[Python-ideas] PEP 485: A Function for testing approximate equality
Juancarlo Añez
apalala at gmail.com
Fri Jan 23 02:24:34 CET 2015
+1
On Thu, Jan 22, 2015 at 8:10 PM, Chris Barker <chris.barker at noaa.gov> wrote:
> Hi folks,
>
> After much discussion on this list, I have written up a PEP, and it is
> ready for review (see below)
>
> It is also here: https://www.python.org/dev/peps/pep-0485/
>
> That version is not quite up to date just yet, so please refer to the one
> enclosed in this email for now.
>
> I am managing both the PEP and a sample implementation and tests in gitHub
> here:
>
> https://github.com/PythonCHB/close_pep
>
> Please go there if you want to try it out, add some tests, etc. Pull
> requests welcomed for code, tests, or PEP editing.
>
> A quick summary of the decisions I made, and what I think are the open
> discussion points:
>
> The focus is on relative tolerance, but with an optional absolute
> tolerance, primarily to be used near zero, but it also allows it to be used
> as a plain absolute difference check.
>
> It is using an asymmetric test -- that is, the tolerance is computed
> relative to one of the arguments. It is perhaps surprising and confusing
> that you may get a different result if you reverse the arguments, but in
> this discussion it became clear that there were some use-cases where it was
> helpful to know exactly what the tolerance is computed relative too, and
> that in most use cases, if just doesn't matter. I hope this is adequately
> explained in the PEP. We could add a flag to set a symmetric test (I'd go
> with what boost calls the "strong" test), but I'd rather not -- it just
> confuses things, and I expect users will tend to use defaults anyway.
>
> It is designed to work mostly with floats, but also supports Integer,
> Decimal, Fraction, and Complex. I'm not really thrilled with that, though,
> it turns out to be not quite as easy to duck-type it as I had hoped. To
> really do it right, there would have to be more switching on type in the
> code, which I think is ugly to write -- contributions, opinions welcome on
> this.
>
> I used 1e-8 as a default relative tolerance -- arbitrarily because that's
> about half of the decimal digits in a python float -- suggestions welcome.
>
> Other than that, of course, we can bike-shed the names of the function and
> the parameters. ;-)
>
> Fire away!
>
> -Chris
>
>
> PEP: 485
> Title: A Function for testing approximate equality
> Version: $Revision$
> Last-Modified: $Date$
> Author: Christopher Barker <Chris.Barker at noaa.gov>
> Status: Draft
> Type: Standards Track
> Content-Type: text/x-rst
> Created: 20-Jan-2015
> Python-Version: 3.5
> Post-History:
>
>
> Abstract
> ========
>
> This PEP proposes the addition of a function to the standard library
> that determines whether one value is approximately equal or "close"
> to another value.
>
>
> Rationale
> =========
>
> Floating point values contain limited precision, which results in
> their being unable to exactly represent some values, and for error to
> accumulate with repeated computation. As a result, it is common
> advice to only use an equality comparison in very specific situations.

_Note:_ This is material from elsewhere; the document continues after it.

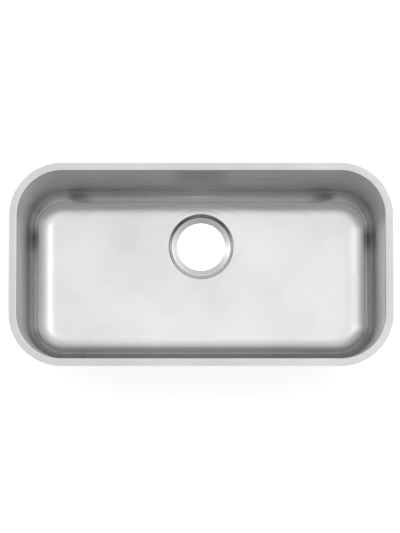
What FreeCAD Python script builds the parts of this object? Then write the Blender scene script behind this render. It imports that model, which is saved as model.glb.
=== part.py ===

> Often a inequality comparison fits the bill, but there are times
> (often in testing) where the programmer wants to determine whether a
> computed value is "close" to an expected value, without requiring them
> to be exactly equal. This is common enough, particularly in testing,
> and not always obvious how to do it, so it would be useful addition to
> the standard library.
>
>
> Existing Implementations
> ------------------------
>
> The standard library includes the
> ``unittest.TestCase.assertAlmostEqual`` method, but it:
>
> * Is buried in the unittest.TestCase class
>
> * Is an assertion, so you can't use it as a general test (easily)
>
> * Uses number of decimal digits or an absolute delta, which are
> particular use cases that don't provide a general relative error.
>
> The numpy package has the ``allclose()`` and ``isclose()`` functions.
>
> The statistics package tests include an implementation, used for its
> unit tests.
>
> One can also find discussion and sample implementations on Stack
> Overflow, and other help sites.
>
> These existing implementations indicate that this is a common need,
> and not trivial to write oneself, making it a candidate for the
> standard library.
>
>
> Proposed Implementation
> =======================
>
> NOTE: this PEP is the result of an extended discussion on the
> python-ideas list [1]_.
>
> The new function will have the following signature::
>
> is_close_to(actual, expected, tol=1e-8, abs_tol=0.0)
>
> ``actual``: is the value that has been computed, measured, etc.
>
> ``expected``: is the "known" value.
>
> ``tol``: is the relative tolerance -- it is the amount of error
> allowed, relative to the magnitude of the expected value.
>
> ``abs_tol``: is an minimum absolute tolerance level -- useful for
> comparisons near zero.
>
> Modulo error checking, etc, the function will return the result of::
>
> abs(expected-actual) <= max(tol*expected, abs_tol)
>
>
> Handling of non-finite numbers
> ------------------------------
>
> The IEEE 754 special values of NaN, inf, and -inf will be handled
> according to IEEE rules. Specifically, NaN is not considered close to
> any other value, including NaN. inf and -inf are only considered close
> to themselves.
>
>
> Non-float types
> ---------------
>
> The primary use-case is expected to be floating point numbers.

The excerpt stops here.